Carbon dioxide, or CO2, is routinely cited as one of the bad guys of climate change, perhaps the most damaging of the greenhouse gas (GHG) emissions blamed for choking the atmosphere. The Intergovernmental Panel on Climate Change (IPCC) – the leading body for the assessment of climate change, established by the United Nations Environment Programme (UNEP) and the World Meteorological Organisation (WMO) – has called for dramatic cuts in GHG emissions, including CO2, to turn things around.
The IPCC has prescribed a 50 per cent to 80 per cent reduction of GHG emissions by 2050, in order to stabilise GHG emissions at 450 PPM, thereby limiting global warming to 2oC.
This is a big test for all, however, not just those participants in the energy sector.
To meet these emissions targets, the world will require a mix of sustainable energy technologies related to energy efficiency, renewable energy and clean fossil fuel based power generation.

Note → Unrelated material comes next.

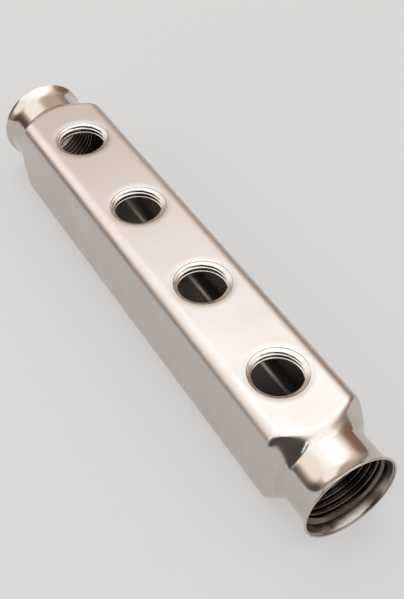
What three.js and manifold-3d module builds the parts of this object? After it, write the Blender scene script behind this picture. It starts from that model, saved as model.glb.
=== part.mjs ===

The same challenges apply to the power sector, the transport industry, and pretty much all segments of the global economy, including ordinary households.
At the same time, the oil industry – in the front line of hydrocarbons production – needs to be seen taking a lead in fighting CO2 and other harmful emissions.
And it is. A number of emerging technologies are tackling carbon head on. These include carbon capture and storage (CCS) techniques, one of the high potential technologies now under scrutiny by oil companies, the world over.